The Pyrddin is best known for two spectacular waterfalls, Sgwd Gwladus (sometimes 'Gwladys') and Sgwd Einion Gam, meaning the 'fall of Gwladus' and the 'fall of crooked Einion' respectively. Both Gwladus and Einion are personal names. Sgwd Gwladus is formed where a band of erosion-resistant gritstone known as the 'Twelve Foot Sandstone' creates a lip over which the river plunges. It is easily accessible by footpath from Pontneddfechan (also known as Pontneathvaughan). A notable feature above the fall is an erratic block of gritstone which was balanced so that it rocked – at least until Victorian times, when it was displaced. The ruins of a small building close to the falls are thought to be those of a corn-mill.
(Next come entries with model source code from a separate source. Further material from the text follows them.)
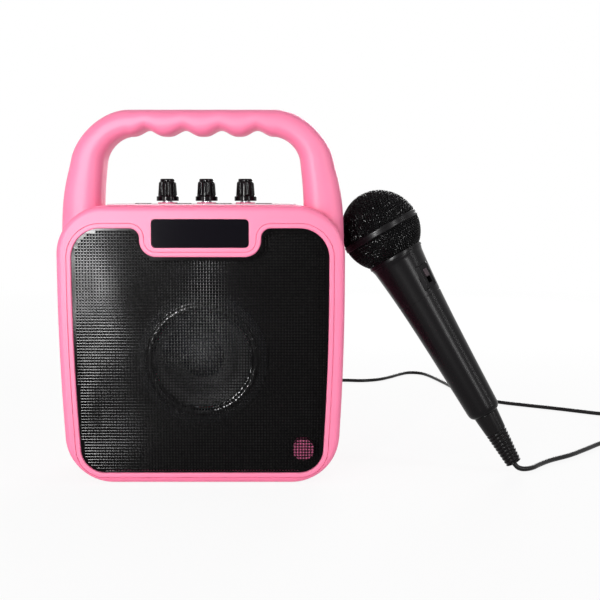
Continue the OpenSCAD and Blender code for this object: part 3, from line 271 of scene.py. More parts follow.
def material(name, color, roughness, vary=0.03, patch=40, grain=1500, relief=0.00002, pattern="grain",
             rough_vary=0.04, metallic=0.0, specular=0.5, coat=0.0, direction=None):
    """A principled material with drifting colour, varied gloss and a fine relief."""
    made = bpy.data.materials.new(name)
    made.use_nodes = True
    tree = made.node_tree
    shader = tree.nodes["Principled BSDF"]
    for socket, value in (("Metallic", metallic), ("Specular IOR Level", specular), ("Coat Weight", coat),
                          ("Coat Roughness", 0.1)):
        shader.inputs[socket].default_value = value

    def node(kind, **values):
        n = tree.nodes.new(kind)
        for key, value in values.items():
            n.inputs[key].default_value = value
        return n

    place = tree.nodes.new("ShaderNodeTexCoord").outputs["Object"]
    if direction:
        stretch = node("ShaderNodeMapping", Scale=direction)
        tree.links.new(place, stretch.inputs["Vector"])
        fine_place = stretch.outputs["Vector"]
    else:
        fine_place = place

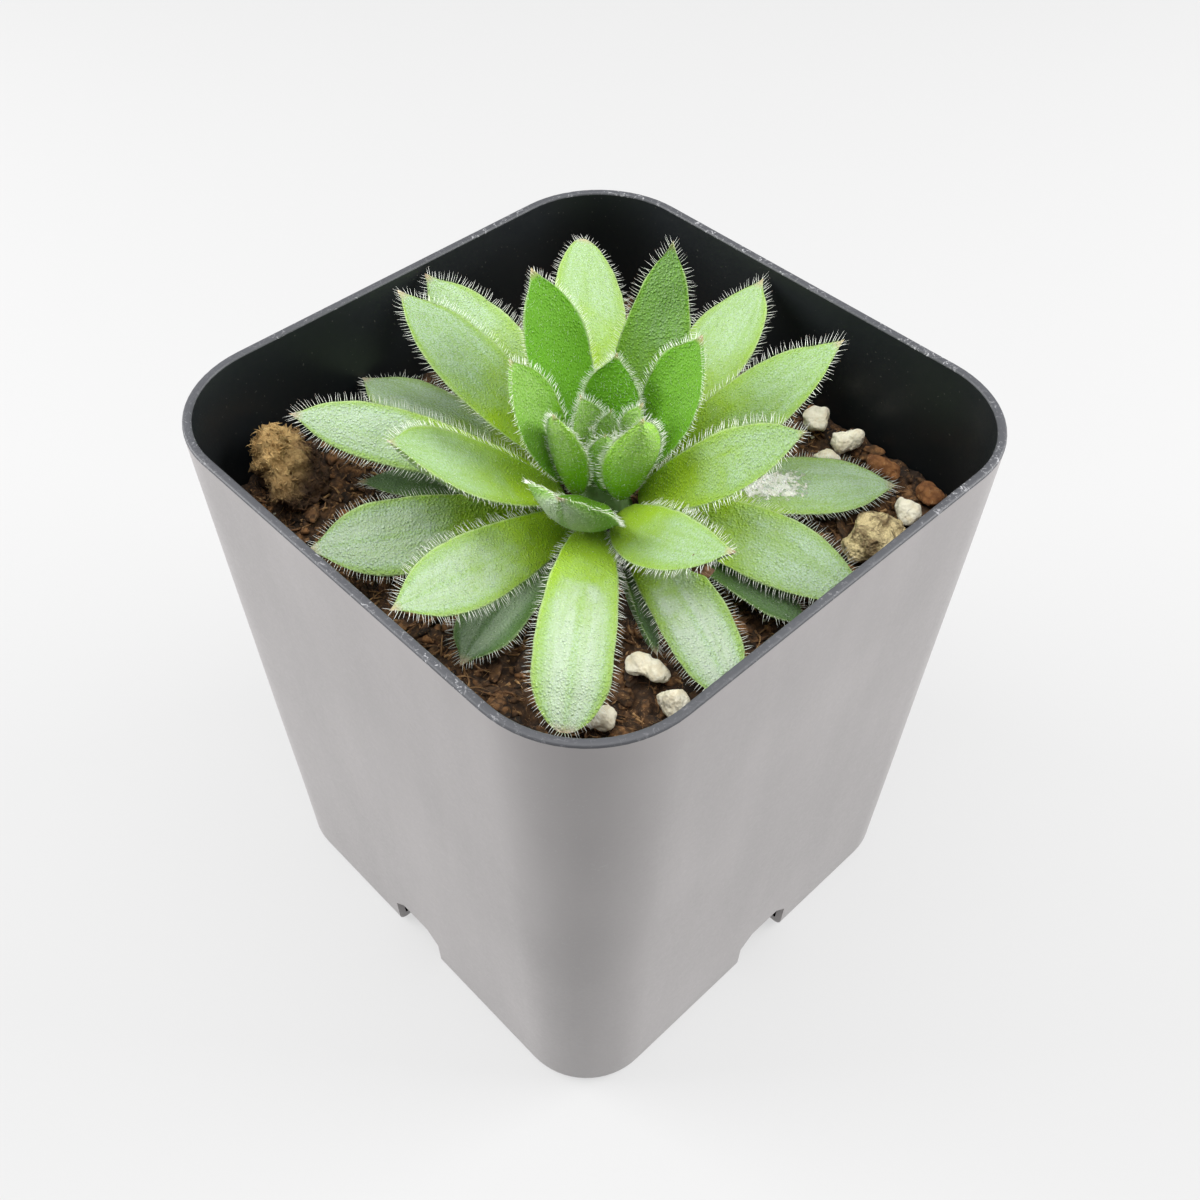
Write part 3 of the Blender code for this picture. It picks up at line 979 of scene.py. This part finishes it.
class SUCCULENT_OT_grains(bpy.types.Operator):
    """Make the perlite, the bark chips, the rough stone and the peat clod"""
    bl_idname = "succulent.grains"
    bl_label = "Loose Pieces"

    def execute(self, context):
        settings = context.scene.succulent_soil
        perlite = mineral_material("perlite", settings.perlite_colour, (0.72, 0.58, 0.32), 0.45,
                                   0.10 * MM)
        stone = mineral_material("rough_stone", settings.stone_colour, (0.20, 0.13, 0.06), 0.9,
                                 0.35 * MM)
        bark = peat_material("bark", (0.17, 0.06, 0.018), (0.50, 0.23, 0.075),
                             (0.50, 0.28, 0.12), 0.25 * MM)
        clod = self.clod_material()
        kinds = {
            "perlite": (perlite, "perlite", ((2.2, 0.8), (0.8, 0.28), (0.3, 0.07))),
            "bark_chip": (bark, "bark", ((1.8, 0.45), (0.6, 0.15))),
            "pebble": (stone, "pebble", ((3.0, 1.3), (1.1, 0.55), (0.4, 0.16))),
            "peat_clod": (clod, "peat", ((3.0, 1.2), (1.2, 0.9), (0.5, 0.5))),
        }
        for node in sorted(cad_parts):
            kind = node.rstrip("0123456789_")
            if kind not in kinds:
                continue
            material, slot, layers = kinds[kind]
            grain = copy_of_node(node, node + "_rough")
            subdivide_surface(grain, 3)
            if node in WAISTED_GRAINS:
                self.pinch(grain, WAISTED_GRAINS[node])
            if kind == "peat_clod":
                self.slump(grain)
            rough_up(grain, layers)
            set_attribute(grain.data, "tone", 0.5)
            finish_piece(grain, material, slot, node)
            if kind == "peat_clod":
                self.curl_clod(grain)
        return {"FINISHED"}

    @staticmethod
    def pinch(grain, depth):
        """Draw a grain in round the middle of its long axis."""
        points = points_of(grain.data)
        middle = points.mean(axis=0)
        long_way = np.linalg.svd(points - middle, full_matrices=False)[2][0]
        run = (points - middle) @ long_way
        kept = middle + np.outer(run, long_way)
        squeeze = 1 - depth * np.exp(-(run / (0.38 * run.max())) ** 2)
        set_points(grain.data, kept + (points - kept) * squeeze[:, None])

    @staticmethod
    def slump(clod):
        """Let the clod slope down to one side, as if it had slid."""
        points = points_of(clod.data)
        run = (points - points.mean(axis=0)) @ np.array((0.69, 0.72, 0.0)) + 1.5 * MM
        rise = np.maximum(points[:, 2] - SOIL_HIGH.z, 0.0)
        points[:, 2] -= rise * np.clip(run / (6.0 * MM), 0.0, 0.85)
        set_points(clod.data, points)

    @staticmethod
    def clod_material():
        """Dry ochre curls on top of darker peat."""
        material, tree, shader = new_material("peat_clod")
        place = object_place(tree)
        low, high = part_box("peat_clod")
        rise = fade(tree, height_of(tree, place), low.z + 1.2 * MM, high.z - 2.5 * MM, -0.1, 1.0)
        dryness = calc(tree, "ADD", rise, scaled(tree, clouds(tree, place, 260), 1.0, -0.5),
                       clamp=True)
        dark = blend(tree, dryness, shade((0.05, 0.025, 0.011)), shade((0.52, 0.31, 0.11)))
        light = blend(tree, dryness, shade((0.18, 0.09, 0.035)), shade((0.98, 0.70, 0.30)))
        finish = put(tree, "Group", {
            "Place": place, "Tone": attribute(tree, "tone"), "Dark Color": dark,
            "Light Color": light, "Thread Color": light}, node_tree=peat_group())
        link_finish(tree, shader, *finish.outputs, 0.3 * MM)
        return material

    @staticmethod
    def curl_clod(clod):
        """Short curled flakes standing off the clod."""
        dice = random.Random(12)
        points, normals = points_of(clod.data), points_of(clod.data, "normal")
        shown = np.flatnonzero(points[:, 2] > SOIL_HIGH.z + 1.2 * MM)
        chosen = [int(shown[dice.randrange(len(shown))]) for _ in range(1500)]
        scatter = np.array([[dice.gauss(0, 1) for _ in range(3)] for _ in chosen])
        aims = unit(normals[chosen] * 0.30 + scatter * 0.8)
        bends = unit(np.cross(aims, scatter[::-1])) * 0.6 - normals[chosen] * 0.3
        spans = ((0.4 * MM, 1.1 * MM), (0.08 * MM, 0.20 * MM), (0.2, 1.0))
        lengths, radii, tones = ([dice.uniform(*span) for _ in chosen] for span in spans)
        curls = strands("clod_curls", strand_shape(4, 4),
                        points[chosen] - normals[chosen] * 0.1 * MM, aims, bends, lengths, radii,
                        tones)
        finish_piece(curls, clod.data.materials[0], "peat")


class SUCCULENT_OT_stem(bpy.types.Operator):
    """Make the short stem and its root"""
    bl_idname = "succulent.stem"
    bl_label = "Stem"

    def execute(self, context):
        stem = copy_of_node("stem_and_root", "stem_and_root_fine")
        subdivide_surface(stem, 2)
        rough_up(stem, ((1.2, 0.12), (0.4, 0.05)))
        material, tree, shader = new_material("stem")
        place = object_place(tree)
        living = fade(tree, height_of(tree, place), SOIL_HIGH.z - 0.5 * MM, SOIL_HIGH.z + 1.2 * MM)
        tint = blend(tree, living, shade((0.30, 0.19, 0.09)), shade((0.05, 0.12, 0.012)))
        streaks = clouds(tree, place, 1500, 3.0)
        tint = blend(tree, fade(tree, streaks, 0.5, 0.7, 0.0, 0.5), tint, shade((0.04, 0.07, 0.01)))
        link_finish(tree, shader, tint, fade(tree, streaks, 0.3, 0.7, 0.5, 0.75), streaks, 0.1 * MM)
        finish_piece(stem, material, "stem", "stem_and_root")
        return {"FINISHED"}


# ---------------------------------------------------------------- leaves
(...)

Sgwd Einion Gam, which is a further half mile upstream, can be accessed only by crossing and re-crossing the river itself. This fall is caused by the presence of a geological fault, which brings another hard sandstone known as the 'Farewell Rock' up against softer mudstones.

== Habitat protection ==
The steep and wooded gorge of the Pyrddin – like that of its neighbours, the Nedd Fechan, Afon Mellte, and Afon Hepste – is home to many rare bryophytes which enjoy the cool, humid conditions which exist here. Accordingly, it has been designated as both a site of special scientific interest and a special area of conservation.